--- Begin Records supplied ---

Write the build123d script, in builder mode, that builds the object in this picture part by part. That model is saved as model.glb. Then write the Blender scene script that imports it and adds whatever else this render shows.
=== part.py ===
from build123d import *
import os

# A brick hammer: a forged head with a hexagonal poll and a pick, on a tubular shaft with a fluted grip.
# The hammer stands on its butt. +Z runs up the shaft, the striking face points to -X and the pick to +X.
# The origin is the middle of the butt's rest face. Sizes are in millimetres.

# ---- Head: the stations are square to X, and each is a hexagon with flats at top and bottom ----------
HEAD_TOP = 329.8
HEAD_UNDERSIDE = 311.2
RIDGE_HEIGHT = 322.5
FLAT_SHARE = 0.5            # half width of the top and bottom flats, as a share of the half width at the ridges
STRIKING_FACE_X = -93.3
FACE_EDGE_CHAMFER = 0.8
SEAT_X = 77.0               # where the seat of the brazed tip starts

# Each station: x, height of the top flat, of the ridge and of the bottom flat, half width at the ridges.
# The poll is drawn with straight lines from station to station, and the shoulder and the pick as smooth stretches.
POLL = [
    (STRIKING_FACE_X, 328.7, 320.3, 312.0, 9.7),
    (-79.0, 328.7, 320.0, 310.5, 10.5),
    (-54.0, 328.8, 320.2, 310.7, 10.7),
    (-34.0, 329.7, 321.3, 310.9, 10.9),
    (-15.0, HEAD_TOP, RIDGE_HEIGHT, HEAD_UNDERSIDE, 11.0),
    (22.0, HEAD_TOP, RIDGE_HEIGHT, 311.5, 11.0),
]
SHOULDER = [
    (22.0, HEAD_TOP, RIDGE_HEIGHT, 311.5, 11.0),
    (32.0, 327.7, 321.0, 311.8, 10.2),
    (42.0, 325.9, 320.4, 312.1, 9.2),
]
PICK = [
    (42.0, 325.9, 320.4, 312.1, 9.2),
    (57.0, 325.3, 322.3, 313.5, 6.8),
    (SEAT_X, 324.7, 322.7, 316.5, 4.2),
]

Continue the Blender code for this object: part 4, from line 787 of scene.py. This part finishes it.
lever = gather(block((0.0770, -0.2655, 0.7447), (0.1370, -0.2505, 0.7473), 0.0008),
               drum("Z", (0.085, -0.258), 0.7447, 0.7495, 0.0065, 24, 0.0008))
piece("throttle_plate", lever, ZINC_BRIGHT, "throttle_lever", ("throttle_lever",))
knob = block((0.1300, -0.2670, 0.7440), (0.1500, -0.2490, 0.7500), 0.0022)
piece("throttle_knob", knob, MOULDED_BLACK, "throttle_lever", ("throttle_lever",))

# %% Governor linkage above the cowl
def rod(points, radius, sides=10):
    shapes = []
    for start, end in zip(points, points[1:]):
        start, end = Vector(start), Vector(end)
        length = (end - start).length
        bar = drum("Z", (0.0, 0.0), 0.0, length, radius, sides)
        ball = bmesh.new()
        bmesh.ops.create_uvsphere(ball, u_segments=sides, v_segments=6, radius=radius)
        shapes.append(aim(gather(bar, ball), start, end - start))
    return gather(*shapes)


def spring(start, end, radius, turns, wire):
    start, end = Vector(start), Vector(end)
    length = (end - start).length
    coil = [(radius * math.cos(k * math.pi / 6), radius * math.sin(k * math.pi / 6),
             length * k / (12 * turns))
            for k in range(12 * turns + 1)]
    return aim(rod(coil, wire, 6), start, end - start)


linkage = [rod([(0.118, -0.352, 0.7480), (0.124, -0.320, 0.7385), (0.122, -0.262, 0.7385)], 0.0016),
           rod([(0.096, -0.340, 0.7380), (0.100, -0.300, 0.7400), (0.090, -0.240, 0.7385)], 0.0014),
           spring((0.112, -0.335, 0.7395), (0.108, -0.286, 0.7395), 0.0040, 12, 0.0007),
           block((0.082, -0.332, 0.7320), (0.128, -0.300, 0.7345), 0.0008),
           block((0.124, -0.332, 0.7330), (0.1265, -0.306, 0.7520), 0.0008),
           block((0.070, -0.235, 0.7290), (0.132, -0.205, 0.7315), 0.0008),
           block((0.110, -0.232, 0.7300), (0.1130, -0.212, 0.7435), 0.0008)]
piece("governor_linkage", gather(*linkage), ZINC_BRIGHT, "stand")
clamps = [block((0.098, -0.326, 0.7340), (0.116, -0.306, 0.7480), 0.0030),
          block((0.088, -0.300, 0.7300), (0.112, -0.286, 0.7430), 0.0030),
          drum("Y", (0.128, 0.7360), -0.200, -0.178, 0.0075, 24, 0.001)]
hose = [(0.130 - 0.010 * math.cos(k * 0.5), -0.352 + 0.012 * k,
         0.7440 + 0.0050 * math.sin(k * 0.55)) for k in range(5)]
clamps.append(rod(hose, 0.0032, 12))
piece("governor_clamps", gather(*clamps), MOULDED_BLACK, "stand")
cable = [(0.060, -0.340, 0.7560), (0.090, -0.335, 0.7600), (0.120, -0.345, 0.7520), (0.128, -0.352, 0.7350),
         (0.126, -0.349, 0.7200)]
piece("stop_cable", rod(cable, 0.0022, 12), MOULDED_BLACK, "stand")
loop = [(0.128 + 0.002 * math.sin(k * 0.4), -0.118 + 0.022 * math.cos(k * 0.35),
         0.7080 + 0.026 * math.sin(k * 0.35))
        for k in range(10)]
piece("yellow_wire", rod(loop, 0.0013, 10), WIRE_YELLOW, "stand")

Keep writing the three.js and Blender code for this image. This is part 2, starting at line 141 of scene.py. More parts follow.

--- End Records supplied ---

Brief:
Copy every line exactly. Leave nothing out.

Finished exercise:
Write the build123d script, in builder mode, that builds the object in this picture part by part. That model is saved as model.glb. Then write the Blender scene script that imports it and adds whatever else this render shows.
=== part.py ===
from build123d import *
import os

# A brick hammer: a forged head with a hexagonal poll and a pick, on a tubular shaft with a fluted grip.
# The hammer stands on its butt. +Z runs up the shaft, the striking face points to -X and the pick to +X.
# The origin is the middle of the butt's rest face. Sizes are in millimetres.

# ---- Head: the stations are square to X, and each is a hexagon with flats at top and bottom ----------
HEAD_TOP = 329.8
HEAD_UNDERSIDE = 311.2
RIDGE_HEIGHT = 322.5
FLAT_SHARE = 0.5            # half width of the top and bottom flats, as a share of the half width at the ridges
STRIKING_FACE_X = -93.3
FACE_EDGE_CHAMFER = 0.8
SEAT_X = 77.0               # where the seat of the brazed tip starts

# Each station: x, height of the top flat, of the ridge and of the bottom flat, half width at the ridges.
# The poll is drawn with straight lines from station to station, and the shoulder and the pick as smooth stretches.
POLL = [
    (STRIKING_FACE_X, 328.7, 320.3, 312.0, 9.7),
    (-79.0, 328.7, 320.0, 310.5, 10.5),
    (-54.0, 328.8, 320.2, 310.7, 10.7),
    (-34.0, 329.7, 321.3, 310.9, 10.9),
    (-15.0, HEAD_TOP, RIDGE_HEIGHT, HEAD_UNDERSIDE, 11.0),
    (22.0, HEAD_TOP, RIDGE_HEIGHT, 311.5, 11.0),
]
SHOULDER = [
    (22.0, HEAD_TOP, RIDGE_HEIGHT, 311.5, 11.0),
    (32.0, 327.7, 321.0, 311.8, 10.2),
    (42.0, 325.9, 320.4, 312.1, 9.2),
]
PICK = [
    (42.0, 325.9, 320.4, 312.1, 9.2),
    (57.0, 325.3, 322.3, 313.5, 6.8),
    (SEAT_X, 324.7, 322.7, 316.5, 4.2),
]

Continue the Blender code for this object: part 4, from line 787 of scene.py. This part finishes it.
lever = gather(block((0.0770, -0.2655, 0.7447), (0.1370, -0.2505, 0.7473), 0.0008),
               drum("Z", (0.085, -0.258), 0.7447, 0.7495, 0.0065, 24, 0.0008))
piece("throttle_plate", lever, ZINC_BRIGHT, "throttle_lever", ("throttle_lever",))
knob = block((0.1300, -0.2670, 0.7440), (0.1500, -0.2490, 0.7500), 0.0022)
piece("throttle_knob", knob, MOULDED_BLACK, "throttle_lever", ("throttle_lever",))

# %% Governor linkage above the cowl
def rod(points, radius, sides=10):
    shapes = []
    for start, end in zip(points, points[1:]):
        start, end = Vector(start), Vector(end)
        length = (end - start).length
        bar = drum("Z", (0.0, 0.0), 0.0, length, radius, sides)
        ball = bmesh.new()
        bmesh.ops.create_uvsphere(ball, u_segments=sides, v_segments=6, radius=radius)
        shapes.append(aim(gather(bar, ball), start, end - start))
    return gather(*shapes)


def spring(start, end, radius, turns, wire):
    start, end = Vector(start), Vector(end)
    length = (end - start).length
    coil = [(radius * math.cos(k * math.pi / 6), radius * math.sin(k * math.pi / 6),
             length * k / (12 * turns))
            for k in range(12 * turns + 1)]
    return aim(rod(coil, wire, 6), start, end - start)


linkage = [rod([(0.118, -0.352, 0.7480), (0.124, -0.320, 0.7385), (0.122, -0.262, 0.7385)], 0.0016),
           rod([(0.096, -0.340, 0.7380), (0.100, -0.300, 0.7400), (0.090, -0.240, 0.7385)], 0.0014),
           spring((0.112, -0.335, 0.7395), (0.108, -0.286, 0.7395), 0.0040, 12, 0.0007),
           block((0.082, -0.332, 0.7320), (0.128, -0.300, 0.7345), 0.0008),
           block((0.124, -0.332, 0.7330), (0.1265, -0.306, 0.7520), 0.0008),
           block((0.070, -0.235, 0.7290), (0.132, -0.205, 0.7315), 0.0008),
           block((0.110, -0.232, 0.7300), (0.1130, -0.212, 0.7435), 0.0008)]
piece("governor_linkage", gather(*linkage), ZINC_BRIGHT, "stand")
clamps = [block((0.098, -0.326, 0.7340), (0.116, -0.306, 0.7480), 0.0030),
          block((0.088, -0.300, 0.7300), (0.112, -0.286, 0.7430), 0.0030),
          drum("Y", (0.128, 0.7360), -0.200, -0.178, 0.0075, 24, 0.001)]
hose = [(0.130 - 0.010 * math.cos(k * 0.5), -0.352 + 0.012 * k,
         0.7440 + 0.0050 * math.sin(k * 0.55)) for k in range(5)]
clamps.append(rod(hose, 0.0032, 12))
piece("governor_clamps", gather(*clamps), MOULDED_BLACK, "stand")
cable = [(0.060, -0.340, 0.7560), (0.090, -0.335, 0.7600), (0.120, -0.345, 0.7520), (0.128, -0.352, 0.7350),
         (0.126, -0.349, 0.7200)]
piece("stop_cable", rod(cable, 0.0022, 12), MOULDED_BLACK, "stand")
loop = [(0.128 + 0.002 * math.sin(k * 0.4), -0.118 + 0.022 * math.cos(k * 0.35),
         0.7080 + 0.026 * math.sin(k * 0.35))
        for k in range(10)]
piece("yellow_wire", rod(loop, 0.0013, 10), WIRE_YELLOW, "stand")

Keep writing the three.js and Blender code for this image. This is part 2, starting at line 141 of scene.py. More parts follow.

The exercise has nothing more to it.